10 Schließlich rechtfertigen auch die Fragen,
"1. Ist es zulässig dass das Gericht es für ausreichend erachtet, ohne das Vorliegen von insoweit unbekannten Lärmmessergebnissen, insbesondere wegen des Nachts bei kalten Temperaturen anderen Leistungs- und Schallverhaltens von Windanlagen, einerseits und zugleich des höchsten Lärmschutzes in diesen Zeiten andererseits ein Urteil zu fällen, zumal auch höhere Annahmen für Emissionen nicht erkennbar einen nächtlichen Betrieb bei kalten
3. Ist es zulässig, dass das Gericht in einem anderen Verfahren den für den Projektierer tätigen Mitarbeiter eines Schallbüros, das - soweit bekannt - bisher nur für die Windindustrie tätig war, in einer mündlichen Verhandlung als einzelne Person Aussagen zum Schallverhalten von Windanlagen machen lässt, für die keinerlei schriftliche Messergebnisse vorgelegt werden und diesen hier unter Bezugnahme als Sachverständigen bezeichnet und zudem zu einem Plural macht (mehrere Sachverständige) bezeichnet und zur Grundlage auch des hiesigen Urteils macht?",
nicht die Zulassung wegen grundsätzlicher Bedeutung. Die erste Frage ist schon sprachlich unverständlich formuliert und offensichtlich unvollständig und daher nicht geeignet, die Zulassung der Revision zu rechtfertigen.
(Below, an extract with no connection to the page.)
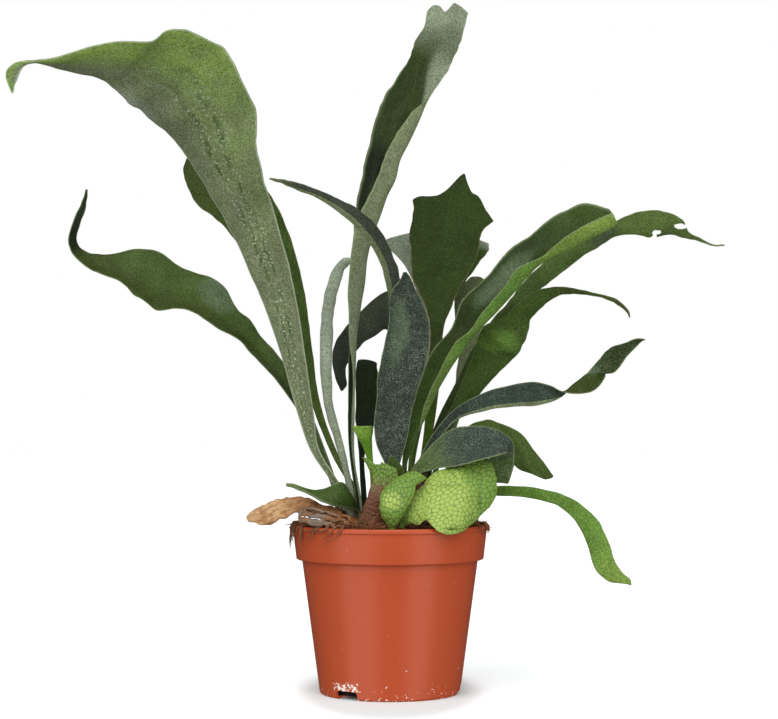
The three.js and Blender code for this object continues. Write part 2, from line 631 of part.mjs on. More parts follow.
// A closed blade round the middle surface. The two faces share one pattern of triangles.
// With grow it is that much larger on every side, which makes the socket that it stands in.
function leafGeometry(leaf, grow = 0) {
  const rows = leafSurface(leaf);
  if (grow > 0) {
    rows[0] = rows[0].map((point, j) => {
      const down = point.clone().sub(rows[1][j]).normalize();
      return point.clone().addScaledVector(down, grow);
    });
    for (const row of rows) {
      const side = row.at(-1).clone().sub(row[0]).normalize();
      row[0].addScaledVector(side, -grow);
      row.at(-1).addScaledVector(side, grow);
    }
  }
  const height = rows.length;
  const width = rows[0].length;
  const near = [];
  const far = [];
  rows.forEach((row, i) => {
    const thickness = leafThickness(leaf, i / (height - 1)) + 2 * grow;
    row.forEach((point, j) => {
      const across = row[Math.min(width - 1, j + 1)].clone().sub(row[Math.max(0, j - 1)]);
      const along = rows[Math.min(height - 1, i + 1)][j].clone().sub(rows[Math.max(0, i - 1)][j]);
      const normal = across.cross(along).normalize();
      near.push(point.clone().addScaledVector(normal, thickness / 2));
      far.push(point.clone().addScaledVector(normal, -thickness / 2));
    });
  });
  const at = (i, j) => i * width + j;
  const behind = near.length;
  const faces = [];
  for (let i = 0; i < height - 1; i += 1) {
    for (let j = 0; j < width - 1; j += 1) {
      const corners = [at(i, j), at(i, j + 1), at(i + 1, j + 1), at(i + 1, j)];
      const [p, q, r, s] = corners;
      const split = (i + j) % 2 === 0 ? [[p, q, r], [p, r, s]] : [[p, q, s], [q, r, s]];
      for (const [a, b, c] of split) {
        faces.push(a, b, c, behind + a, behind + c, behind + b);
      }
    }
  }
  const border = [];
  for (let j = 0; j < width - 1; j += 1) border.push([at(0, j), at(0, j + 1)]);
  for (let i = 0; i < height - 1; i += 1) border.push([at(i, width - 1), at(i + 1, width - 1)]);
  for (let j = width - 1; j > 0; j -= 1) border.push([at(height - 1, j), at(height - 1, j - 1)]);
  for (let i = height - 1; i > 0; i -= 1) border.push([at(i, 0), at(i - 1, 0)]);
  for (const [a, b] of border) {
    faces.push(b, a, behind + a, b, behind + a, behind + b);
  }
  const geometry = new THREE.BufferGeometry();
  const points = [...near, ...far].flatMap((p) => [p.x, p.y, p.z]);
  geometry.setAttribute("position", new THREE.Float32BufferAttribute(points, 3));
  geometry.setIndex(faces);
  return geometry;
}

function turned(profile, sides) {
  const geometry = new THREE.LatheGeometry(profile.map(([r, z]) => new THREE.Vector2(r, z)), sides);
  geometry.rotateX(Math.PI / 2);
  return solid(geometry);
}

// A round pot with a banded rim, a rolled lip and three open notches in its foot
function potSolid() {
  const bandFoot = POT_HEIGHT - BAND_HEIGHT;
  const slope = (BODY_TOP_RADIUS - BASE_RADIUS) / bandFoot;
  const outer = [
    [0, 0],
    [BASE_RADIUS - 2, 0],
    [BASE_RADIUS - 0.6, 0.6],
    [BASE_RADIUS, 2],
    [BASE_RADIUS + slope * 40, 40],
    [BODY_TOP_RADIUS, bandFoot - 0.6],
    [BODY_TOP_RADIUS + 0.6, bandFoot],
    [BAND_FOOT_RADIUS - 0.5, bandFoot],
    [BAND_FOOT_RADIUS, bandFoot + 0.6],
    [RIM_RADIUS - 0.7, POT_HEIGHT - 3.2],
    [RIM_RADIUS, POT_HEIGHT - 2.4],
    [RIM_RADIUS, POT_HEIGHT - 0.6],
    [RIM_RADIUS - 0.6, POT_HEIGHT],
  ];
  const inner = [
    [RIM_RADIUS - WALL - LIP, POT_HEIGHT],
    [RIM_RADIUS - WALL - LIP, POT_HEIGHT - 1],
    [BAND_FOOT_RADIUS - WALL, bandFoot + WALL + 1],
    [BODY_TOP_RADIUS - WALL, bandFoot - 1],
    [BASE_RADIUS - WALL + slope * WALL, WALL],
    [0, WALL],
  ];
  let pot = turned([...outer, ...inner], POT_SIDES);
  for (const angle of NOTCH_ANGLES) {
    const notch = new THREE.BoxGeometry(16, NOTCH_WIDTH, 2 * NOTCH_HEIGHT);
    notch.translate(BASE_RADIUS - 1, 0, 0);
    notch.rotateZ(degrees(angle));
    pot = pot.subtract(solid(notch));
  }
  return pot;
}

// The potting mix fills the pot, with a low mound and lumps of bark on top
function mixSolid() {
  const bandFoot = POT_HEIGHT - BAND_HEIGHT;
  const gap = WALL + CLEARANCE + 0.1;
  const edge = RIM_RADIUS - LIP - gap - 0.6;
  const profile = [
    [0, WALL + CLEARANCE],
    [BASE_RADIUS - gap - 0.4, WALL + CLEARANCE],
    [BODY_TOP_RADIUS - gap, bandFoot - 0.6],
    [BAND_FOOT_RADIUS - gap, bandFoot + WALL + 1.6],
    [edge, MIX_EDGE],
  ];
  const rings = 7;
  for (let ring = 1; ring < rings; ring += 1) {
    const share = ring / rings;
    profile.push([edge * (1 - share), THREE.MathUtils.lerp(MIX_EDGE, MIX_CROWN, smooth(0, 1, share))]);
  }
  profile.push([0, MIX_CROWN]);
  const geometry = new THREE.LatheGeometry(profile.map(([r, z]) => new THREE.Vector2(r, z)), MIX_SIDES);
  geometry.rotateX(Math.PI / 2);
  const place = geometry.getAttribute("position");
  for (let i = 0; i < place.count; i += 1) {
    const [x, y, z] = [place.getX(i), place.getY(i), place.getZ(i)];
    const inside = smooth(0, 8, edge - Math.hypot(x, y));
    const coarse = Math.sin(0.55 * x + 0.4 * y) + Math.sin(0.7 * y - 0.33 * x + 1);
    const fine = Math.sin(0.9 * x - 0.8 * y);
    place.setZ(i, z > MIX_EDGE - 1 ? z + MIX_LUMP * inside * (coarse + fine) : z);
  }
  return solid(geometry);
}

// A crown is the creeping stem's end: a scaly lump that the stalks grow out of
function crownSolid(crown, grow = 0) {
  const { half_width, half_depth, foot, top } = crown;
  const height = top - foot;
  const profile = [
    [0, foot - grow],
    [0.78, foot - grow],
    [0.95, foot + 0.12 * height],
    [1, foot + 0.35 * height],
    [0.97, foot + 0.6 * height],
    [0.85, foot + 0.8 * height],
    [0.6, foot + 0.93 * height],
    [0.3, top + grow],
    [0, top + grow],
  ];
  const geometry = new THREE.LatheGeometry(profile.map(([r, z]) => new THREE.Vector2(r, z)), CROWN_SIDES);
  geometry.rotateX(Math.PI / 2);
  const place = geometry.getAttribute("position");
  for (let i = 0; i < place.count; i += 1) {
    const [x, y, z] = [place.getX(i), place.getY(i), place.getZ(i)];
    const scale = grow > 0 ? 1 : 1 - SCALE_RELIEF * (0.5 + 0.5 * Math.sin(6 * Math.atan2(y, x) + 0.7 * z));
    place.setXYZ(i, x * scale * (half_width + grow), y * scale * (half_depth + grow), z);
  }
  geometry.translate(crown.x, crown.y, 0);
  return solid(geometry);
}

// Dry roots: a flat mat on the mix, with strands that creep over the rim and hang down outside
const FIBRE_MATS = {
  root_fibres_left: {
    x: -40, y: -22, z: 102, half_width: 9, half_depth: 9, half_height: 1.8,
    strands: [[-150, 9], [-157, 15], [-164, 7], [-143, 12], [-137, 6], [-171, 10]],
  },
  root_fibres_right: {
    x: 46, y: -13, z: 101.6, half_width: 7, half_depth: 7, half_height: 1.6,
    strands: [[-10, 3], [-19, 4]],
  },
};
const STRAND_RADIUS = 0.75;

function fibreSolid(mat) {
  const lens = new THREE.SphereGeometry(1, 10, 6);
  lens.scale(mat.half_width, mat.half_depth, mat.half_height);
  lens.translate(mat.x, mat.y, mat.z);
  let shape = solid(lens);
  for (const [angle, drop] of mat.strands) {
    const out = new THREE.Vector3(Math.cos(degrees(angle)), Math.sin(degrees(angle)), 0);
    const clear = RIM_RADIUS + STRAND_RADIUS + 2 * CLEARANCE;
    const over = POT_HEIGHT + STRAND_RADIUS + 2 * CLEARANCE;
    const path = new THREE.CatmullRomCurve3([
      new THREE.Vector3(mat.x, mat.y, mat.z),
      out.clone().multiplyScalar(RIM_RADIUS - 6).setZ(over),
      out.clone().multiplyScalar(RIM_RADIUS - 0.5).setZ(over + 0.5),
      out.clone().multiplyScalar(clear + 0.4).setZ(POT_HEIGHT - 1.4),
      out.clone().multiplyScalar(clear).setZ(POT_HEIGHT - 0.5 * drop - 2),
      out.clone().multiplyScalar(clear).setZ(POT_HEIGHT - drop - 2),
    ]);
    const section = new THREE.Shape();
    for (let corner = 0; corner < 3; corner += 1) {
      const turn = degrees(120 * corner);
      const [x, y] = [STRAND_RADIUS * Math.cos(turn), STRAND_RADIUS * Math.sin(turn)];
      if (corner === 0) section.moveTo(x, y);
      else section.lineTo(x, y);
    }
    const strand = new THREE.ExtrudeGeometry(section, { steps: 8, extrudePath: path });
    shape = shape.add(solid(strand));
  }
  return shape;
}

function named(name, shape, colour, roughness) {
  const material = new THREE.MeshStandardMaterial({ color: colour, roughness, metalness: 0 });
  const mesh = new THREE.Mesh(shape, material);
  mesh.name = name;
  return mesh;
}

const fern = new THREE.Group();
fern.add(named("pot", geometryOf(potSolid()), "#b8502c", 0.45));

const leaves = Object.entries(LEAVES);
const sockets = leaves.map(([, leaf]) => solid(leafGeometry(leaf, SOCKET_CLEARANCE)));
const allSockets = wasm.Manifold.union(sockets);

let mix = mixSolid().subtract(allSockets);
for (const [name, crown] of Object.entries(CROWNS)) {
  mix = mix.subtract(crownSolid(crown, CLEARANCE));
  const body = largestBody(crownSolid(crown).subtract(allSockets));
  fern.add(named(`crown_${name}`, geometryOf(body), "#6b4a2e", 0.95));
}
for (const [name, mat] of Object.entries(FIBRE_MATS)) {
  const grown = { ...mat, half_height: mat.half_height + CLEARANCE };
  mix = mix.subtract(fibreSolid({ ...grown, strands: [] }));
  fern.add(named(name, geometryOf(largestBody(fibreSolid(mat).subtract(allSockets))), "#7a4a2a", 0.95));
}
fern.add(named("potting_mix", geometryOf(largestBody(mix)), "#4a3423", 1));

for (const [name, leaf] of leaves) {
  fern.add(named(name, leafGeometry(leaf), leaf.colour, 0.6));
}

export default fern;
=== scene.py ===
"""Staghorn fern in a round plastic nursery pot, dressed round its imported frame.

Metres, +Z up, front towards -Y, origin at the middle of the pot's base.
"""
import math
import random

import bmesh
import bpy
import numpy as np
from bpy.props import FloatProperty, FloatVectorProperty, IntProperty, PointerProperty
from mathutils import Matrix, Vector, noise


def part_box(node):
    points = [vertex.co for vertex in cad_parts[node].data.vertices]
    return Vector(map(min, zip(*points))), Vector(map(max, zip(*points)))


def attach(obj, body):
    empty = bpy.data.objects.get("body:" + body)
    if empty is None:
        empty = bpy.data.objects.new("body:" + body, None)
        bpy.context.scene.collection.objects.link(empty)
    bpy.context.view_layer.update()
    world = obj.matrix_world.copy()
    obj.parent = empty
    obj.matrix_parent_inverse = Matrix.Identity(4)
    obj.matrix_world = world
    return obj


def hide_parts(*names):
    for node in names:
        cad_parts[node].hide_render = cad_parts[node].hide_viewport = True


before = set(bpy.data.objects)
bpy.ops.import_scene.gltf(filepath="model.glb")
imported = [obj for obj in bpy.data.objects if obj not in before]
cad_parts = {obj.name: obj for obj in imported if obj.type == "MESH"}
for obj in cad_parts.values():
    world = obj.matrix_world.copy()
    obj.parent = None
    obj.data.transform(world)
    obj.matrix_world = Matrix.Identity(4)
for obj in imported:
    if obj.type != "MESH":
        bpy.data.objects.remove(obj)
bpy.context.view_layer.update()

bl_info = {
    "name": "Staghorn fern in a nursery pot",
    "version": (1, 0, 0),
    "blender": (4, 5, 0),
    "location": "View3D > Sidebar > Fern",
    "description": "Builds the fern's fronds, shields, roots, potting mix and pot round the frame",
    "category": "Object",
}

MM = 0.001

# The pot: its rim and height are the frame's. Its foot is open at notches, at angles in degrees.
POT_LOW, POT_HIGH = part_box("pot")
RIM_RADIUS = (POT_HIGH.x - POT_LOW.x) / 2
POT_HEIGHT = POT_HIGH.z
BAND_HEIGHT = 21 * MM
BAND_FOOT_RADIUS = 57.2 * MM
BODY_TOP_RADIUS = 53.6 * MM
BASE_RADIUS = 42.6 * MM
WALL = 1.6 * MM
LIP = 1.1 * MM
NOTCH_WIDTH = 15.5 * MM
NOTCH_HEIGHT = 5.2 * MM
NOTCH_DEPTH = 24 * MM
NOTCH_ROUND = 2.2 * MM
NOTCH_ANGLES = (-127, -7, 113)
POT_STEPS = 160

# The mix: how far its edge lies below its middle, and the steps round it
MIX_DROP = 5.5 * MM
MIX_STEPS = 96

# The leaf outlines below are in millimetres, as they look from this point, in the plane of the pot's
# axis. A depth then moves each point along its line of sight: negative is towards the viewer.
VIEW_DISTANCE = 1150
VIEW_HEIGHT = 166

# In millimetres too: a shield's thickness, the length of a margin's wave, and the faces of green and dry
# shields, which are small enough to hold the net of veins and the crinkles
SHIELD_THICK = 1.1
WAVE_LENGTH = 34
GREEN_CELL = 0.36
DRY_CELL = 0.5

# Where the camera looks and how wide its sensor is; the reflector cards to its left and right, each with
# its azimuth in degrees and its width; and the lights, by where they come from
CAMERA_AIM = Vector((-0.6 * MM, 0, 202.4 * MM))
SENSOR_WIDTH = 36
CARD_DISTANCE = 1.3
CARD_MIDDLE = 0.1
CARD_HEIGHT = 2.4
CARDS = {"left_card": (-43.5, 1.18), "right_card": (44.5, 0.87)}
LIGHTS = {"key": (-0.36, -1.0, 1.1), "fill": (0.8, -0.9, 0.7)}
LIGHT_AIM = Vector((0, 0, 0.2))
LIGHT_WIDTH = math.radians(70)
FLOOR_WIDTH = 12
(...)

11 Die weitere Frage erschöpft sich allein in der Kritik an der tatsächlichen und rechtlichen Würdigung durch das Oberverwaltungsgericht, ohne dass die Beschwerde ihr Vorbringen auf den Zulassungsgrund der grundsätzlichen Bedeutung oder einen der anderen Zulassungsgründe ausrichtet und unter diese subsumiert. Damit genügt die Beschwerde den Anforderungen an die Darlegung eines Zulassungsgrundes (§ 133 Abs. 3 Satz 3 VwGO) nicht.

12 Die Kostenentscheidung folgt aus § 154 Abs. 2, § 159 Satz 2, § 162 Abs. 3 VwGO. Die Streitwertfestsetzung beruht auf § 47 Abs. 1 Satz 1 und Abs. 3 i. V. m. § 52 Abs. 1 GKG.